(Modeling code records)

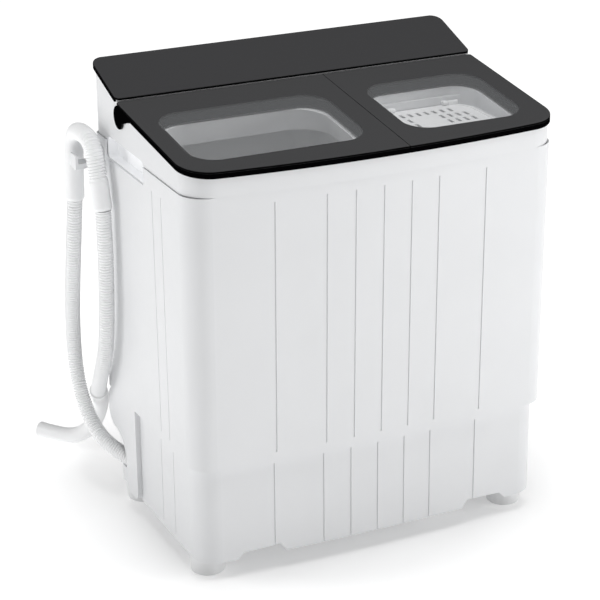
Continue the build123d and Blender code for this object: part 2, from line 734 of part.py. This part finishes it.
def spin_motor_mounts():
    mounts = []
    for k in range(3):
        angle = math.radians(120 * k + 90)
        x = SPIN_AXIS[0] + 76 * math.cos(angle)
        y = SPIN_AXIS[1] + 76 * math.sin(angle)
        mount = disc(x, y, FLOOR_Z + FLOOR_T, 70, 13)
        for step in range(4):
            mount += disc(x, y, 70 + 8 * step, 74 + 8 * step, 13)
            mount += disc(x, y, 74 + 8 * step, 78 + 8 * step, 10)
        mounts.append((mount + disc(x, y, 102, 105, 12)).solid())
    return Compound(mounts)


BRAKE_PIVOT = (258.0, -20.0)


def brake_bracket():
    px, py = BRAKE_PIVOT
    body = block(px - 14, px + 50, py - 10, py + 10, 214, 218)
    body += block(px + 30, px + 50, py - 10, py + 10, 64, 218)
    return body + disc(px, py, 218, 240, 3.0)


def brake_lever():
    px, py = BRAKE_PIVOT
    body = disc(px, py, 224, 234, 9)
    body += block(px - 5, px + 5, py - 62, py, 224, 234)
    body += block(px, px + 24, py - 5, py + 5, 224, 234)
    return body - disc(px, py, 220, 238, 3.06)


def brake_pad():
    px, py = BRAKE_PIVOT
    x, y = SPIN_AXIS
    pad = block(px - 13, px - 5, y - 12, y + 14, 225, 233)
    return pad - disc(x, y, 220, 240, 47)


# ---- drain -------------------------------------------------------------------------
PUMP_X, PUMP_Y = -262.0, 120.0


def drain_pump_motor():
    body = disc(PUMP_X, PUMP_Y, FLOOR_Z + FLOOR_T, 80, 30)
    return body + block(PUMP_X - 22, PUMP_X + 22, PUMP_Y - 40, PUMP_Y + 40, 64, 70) \
        - disc(PUMP_X, PUMP_Y, 68, 90, 3.5)


def spigot_elbow():
    """Where the outlet pipe turns to point along the first run of the hose."""
    start, after = Vector(*LOWER_HOSE[0]), Vector(*LOWER_HOSE[1])
    return start - (after - start) * 0.62


def drain_pump_body():
    elbow = spigot_elbow()
    body = disc(PUMP_X, PUMP_Y, 80, 118, 40)
    body += rod_x(-312, PUMP_X, elbow.Y, elbow.Z, 12.5) & block(-320, -200, 100, 150, 80, 110)
    body += disc(PUMP_X, PUMP_Y, 118, 134, 14)
    body -= disc(PUMP_X, PUMP_Y, 83, 115, 36)
    body -= rod_x(-314, PUMP_X, elbow.Y, elbow.Z + 3, 8)
    body -= disc(PUMP_X, PUMP_Y, 110, 136, 11)
    return body - disc(PUMP_X, PUMP_Y, 70, 90, 3.5)


def drain_impeller():
    body = disc(PUMP_X, PUMP_Y, 86, 90, 30) + disc(PUMP_X, PUMP_Y, 70, 104, 3.4)
    for k in range(6):
        body += Pos(PUMP_X, PUMP_Y, 98) * Rot(0, 0, 60 * k) * Pos(17, 0, 0) * Box(24, 2.4, 17)
    return body


def drain_spigot():
    elbow = spigot_elbow()
    points = [(-312, elbow.Y, elbow.Z), elbow.to_tuple(), LOWER_HOSE[0]]
    path = Polyline(*points)
    return sweep(path_plane(points) * Circle(12.5), path=path, transition=Transition.ROUND)


def wash_drain_pipe():
    points = [(*SUMP, 350), (*SUMP, 300), (-60, 196, 250), (-250, 196, 205),
              (PUMP_X, PUMP_Y, 185), (PUMP_X, PUMP_Y, 134)]
    return pipe(points, 13, [24, 30, 36, 28], 10.5)


def spin_drain_pipe():
    points = [(122, 5, 272), (122, 5, 250), (20, 110, 244), (-90, 150, 241), (-90, 186, 243)]
    return pipe(points, 10, [10, 60, 16], 7.5)


def drain_shroud():
    def face(i, reach):
        with BuildSketch(Plane.YZ) as sketch:
            with BuildLine():
                Polyline((91 + i, CABINET_Z - i), (91 + i, 56 + i))
                ThreePointArc((91 + i, 56 + i), (96 + i, 44 + i), (108, 39 + i))
                Polyline((108, 39 + i), (148 + reach, 39 + i), (148 + reach, 108))
                ThreePointArc((148 + reach, 108), (168 + reach, 138), (212 + reach, 152))
                ThreePointArc((212 + reach, 152), (230 + reach, 166), (236 + reach, 192))
                ThreePointArc((236 + reach, 192), (233 + reach, 215), (218, CABINET_Z - i))
                Line((218, CABINET_Z - i), (91 + i, CABINET_Z - i))
            make_face()
        return sketch.sketch
    solid = Pos(-361.5, 0, 0) * extrude(face(0, 0), amount=9.5, dir=(1, 0, 0))
    hollow = Pos(-359, 0, 0) * extrude(face(2.5, 4), amount=9, dir=(1, 0, 0))
    return solid - hollow


def lower_hose():
    return pipe(LOWER_HOSE, HOSE_R)


def upper_hose():
    return pipe(UPPER_HOSE, HOSE_R)


def hose_crook():
    return pipe(CROOK, CROOK_R, CROOK_BENDS)


def hose_end_pipe():
    end, before = Vector(*END_PIPE[-1]), Vector(*END_PIPE[-2])
    mouth = extrude(Plane(origin=end, z_dir=before - end) * Circle(OUTLET_R), amount=OUTLET_DEPTH)
    return pipe(END_PIPE, END_PIPE_R) - mouth


def hose_hanger():
    body = block(-370.5, -363.0, 190, 228, 676, 728)
    return fillet(body.edges().filter_by(Axis.X), 6)


def hose_cradle():
    body = block(-418, -370.5, 194, 224, 690, 700)
    body += block(-418, -413, 194, 224, 690, 716)
    return body


# ---- water inlet and power gland ---------------------------------------------------
def water_inlet_spigot():
    body = rod_y(-250, 212, 215, 790, 17) + rod_y(-250, 215, 236, 790, 13.2)
    body += rod_y(-250, 190, 212, 790, 9.97)
    return body - rod_y(-250, 180, 240, 790, 7)


def inlet_pipe():
    return pipe([(-250, 190, 790), (-250, 72, 790), (-250, 72, 764)], 9.97, [14], 7)


def cord_gland():
    body = rod_y(-165, 212, 214, 790, 12) + rod_y(-165, 203, 212, 790, 7.97)
    taper = Pos(-165, 224, 790) * Rot(-90, 0, 0) * Cone(9, 6.5, 20)
    return body + taper - rod_y(-165, 200, 236, 790, 3.6)


PARTS = {
    "top_frame": top_frame,
    "cabinet_shell": cabinet_shell,
    "base_shell": base_shell,
    "back_panel": back_panel,
    "back_panel_screws": back_panel_screws,
    "feet": feet,
    "hand_grip_left": lambda: hand_grip(-1),
    "hand_grip_right": lambda: hand_grip(1),
    "control_panel": control_panel,
    "touch_board": touch_board,
    "power_board": power_board,
    "run_capacitors": run_capacitors,
    "wash_lid_frame": wash_lid_frame,
    "wash_lid_window": lambda: lid_pane(WASH_WINDOW),
    "spin_lid_frame": spin_lid_frame,
    "spin_lid_window": lambda: lid_pane(SPIN_WINDOW),
    "hinge_pins": hinge_pins,
    "lid_bumpers": lid_bumpers,
    "inner_spin_lid": inner_spin_lid,
    "inner_lid_lugs": inner_lid_lugs,
    "wash_tub": wash_tub,
    "drain_grille": drain_grille,
    "pulsator": pulsator,
    "pulsator_screw": pulsator_screw,
    "gearbox_shaft": gearbox_shaft,
    "gearbox_housing": gearbox_housing,
    "wash_pulley": wash_pulley,
    "motor_pulley": motor_pulley,
    "drive_belt": drive_belt,
    "wash_motor": wash_motor,
    "wash_motor_bracket": wash_motor_bracket,
    "lint_filter_housing": lint_filter_housing,
    "lint_filter": lint_filter,
    "spin_outer_tub": spin_outer_tub,
    "spin_basket": spin_basket,
    "spin_shaft": spin_shaft,
    "shaft_seal": shaft_seal,
    "brake_drum": brake_drum,
    "brake_bracket": brake_bracket,
    "brake_lever": brake_lever,
    "brake_pad": brake_pad,
    "spin_coupling": spin_coupling,
    "spin_motor": spin_motor,
    "spin_motor_mounts": spin_motor_mounts,
    "drain_pump_motor": drain_pump_motor,
    "drain_pump_body": drain_pump_body,
    "drain_impeller": drain_impeller,
    "drain_spigot": drain_spigot,
    "wash_drain_pipe": wash_drain_pipe,
    "spin_drain_pipe": spin_drain_pipe,
    "drain_shroud": drain_shroud,
    "drain_hose_lower": lower_hose,
    "drain_hose_upper": upper_hose,
    "hose_crook": hose_crook,
    "hose_end_pipe": hose_end_pipe,
    "hose_hanger": hose_hanger,
    "hose_cradle": hose_cradle,
    "water_inlet_spigot": water_inlet_spigot,
    "inlet_pipe": inlet_pipe,
    "cord_gland": cord_gland,
}

os.makedirs("parts", exist_ok=True)
for name, make in PARTS.items():
    shape = make()
    export_step(shape, f"parts/{name}.step")
    print(name, len(shape.solids()), round(shape.volume / 1000, 1), "cm3")
for name, route in (("lower", LOWER_HOSE), ("upper", UPPER_HOSE), ("end pipe", END_PIPE)):
    print(name, "radii", [round(r) for r in bend_radii(route)])
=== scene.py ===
import json
import math

import bmesh
import bpy
from mathutils import Matrix, Vector


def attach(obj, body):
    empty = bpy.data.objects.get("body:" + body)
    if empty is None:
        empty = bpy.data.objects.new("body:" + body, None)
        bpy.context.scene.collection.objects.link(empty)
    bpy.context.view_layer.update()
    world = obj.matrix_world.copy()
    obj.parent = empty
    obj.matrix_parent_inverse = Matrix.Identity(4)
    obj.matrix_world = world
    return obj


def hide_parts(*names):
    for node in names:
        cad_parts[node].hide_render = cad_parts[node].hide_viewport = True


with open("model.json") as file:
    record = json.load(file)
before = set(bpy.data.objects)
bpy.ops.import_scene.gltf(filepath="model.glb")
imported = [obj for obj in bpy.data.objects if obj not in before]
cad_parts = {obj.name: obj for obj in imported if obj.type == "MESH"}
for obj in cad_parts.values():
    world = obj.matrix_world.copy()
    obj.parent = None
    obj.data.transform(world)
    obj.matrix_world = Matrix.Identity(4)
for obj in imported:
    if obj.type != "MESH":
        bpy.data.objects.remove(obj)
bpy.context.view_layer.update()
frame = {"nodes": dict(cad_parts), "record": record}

# ---- camera ------------------------------------------------------------------------
CAMERA_AT = (-1.5569, -3.2151, 1.8575)
CAMERA_YAW = 0.437          # looks along +Y, turned towards +X
CAMERA_PITCH = 0.381        # downwards
CAMERA_ROLL = -0.010
CAMERA_LENS = 121.9
SENSOR_WIDTH = 36.0
CLIP_END = 60.0


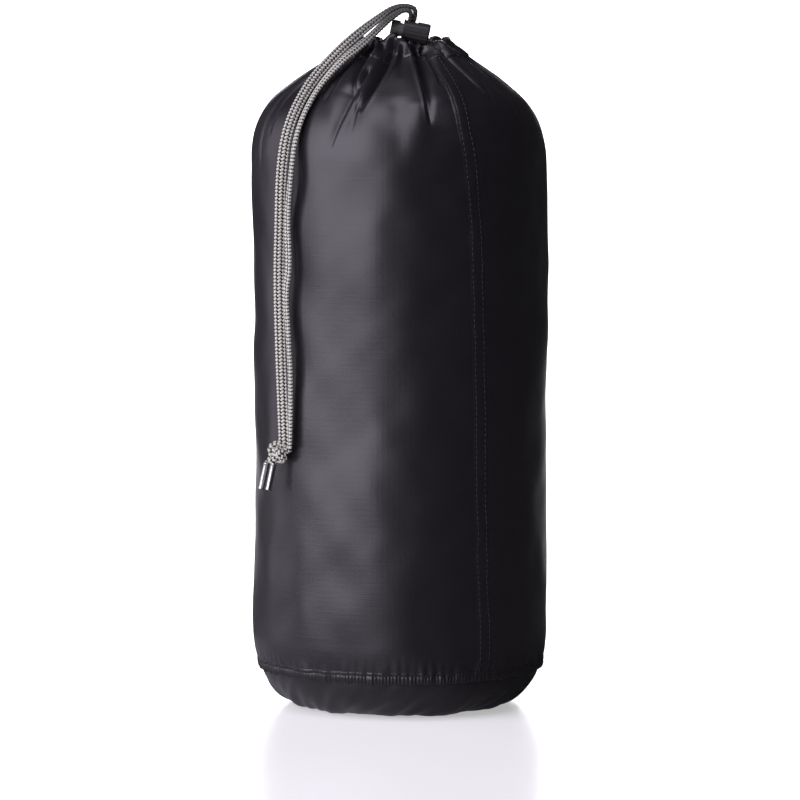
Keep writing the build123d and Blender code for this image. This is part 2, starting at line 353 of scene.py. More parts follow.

#### Task brief:
Using the data above, restate word for word the lines from its opening line through the line that contains "return start - (after - start) * 0.62", and no more.

#### Answer below:
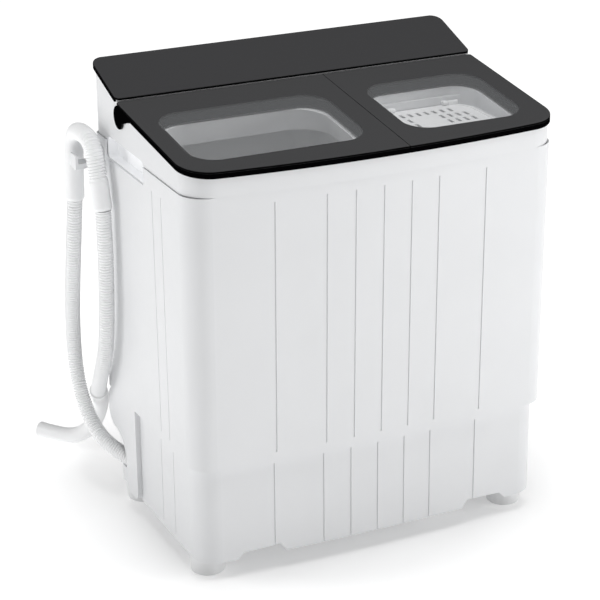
Continue the build123d and Blender code for this object: part 2, from line 734 of part.py. This part finishes it.
def spin_motor_mounts():
    mounts = []
    for k in range(3):
        angle = math.radians(120 * k + 90)
        x = SPIN_AXIS[0] + 76 * math.cos(angle)
        y = SPIN_AXIS[1] + 76 * math.sin(angle)
        mount = disc(x, y, FLOOR_Z + FLOOR_T, 70, 13)
        for step in range(4):
            mount += disc(x, y, 70 + 8 * step, 74 + 8 * step, 13)
            mount += disc(x, y, 74 + 8 * step, 78 + 8 * step, 10)
        mounts.append((mount + disc(x, y, 102, 105, 12)).solid())
    return Compound(mounts)


BRAKE_PIVOT = (258.0, -20.0)


def brake_bracket():
    px, py = BRAKE_PIVOT
    body = block(px - 14, px + 50, py - 10, py + 10, 214, 218)
    body += block(px + 30, px + 50, py - 10, py + 10, 64, 218)
    return body + disc(px, py, 218, 240, 3.0)


def brake_lever():
    px, py = BRAKE_PIVOT
    body = disc(px, py, 224, 234, 9)
    body += block(px - 5, px + 5, py - 62, py, 224, 234)
    body += block(px, px + 24, py - 5, py + 5, 224, 234)
    return body - disc(px, py, 220, 238, 3.06)


def brake_pad():
    px, py = BRAKE_PIVOT
    x, y = SPIN_AXIS
    pad = block(px - 13, px - 5, y - 12, y + 14, 225, 233)
    return pad - disc(x, y, 220, 240, 47)


# ---- drain -------------------------------------------------------------------------
PUMP_X, PUMP_Y = -262.0, 120.0


def drain_pump_motor():
    body = disc(PUMP_X, PUMP_Y, FLOOR_Z + FLOOR_T, 80, 30)
    return body + block(PUMP_X - 22, PUMP_X + 22, PUMP_Y - 40, PUMP_Y + 40, 64, 70) \
        - disc(PUMP_X, PUMP_Y, 68, 90, 3.5)


def spigot_elbow():
    """Where the outlet pipe turns to point along the first run of the hose."""
    start, after = Vector(*LOWER_HOSE[0]), Vector(*LOWER_HOSE[1])
    return start - (after - start) * 0.62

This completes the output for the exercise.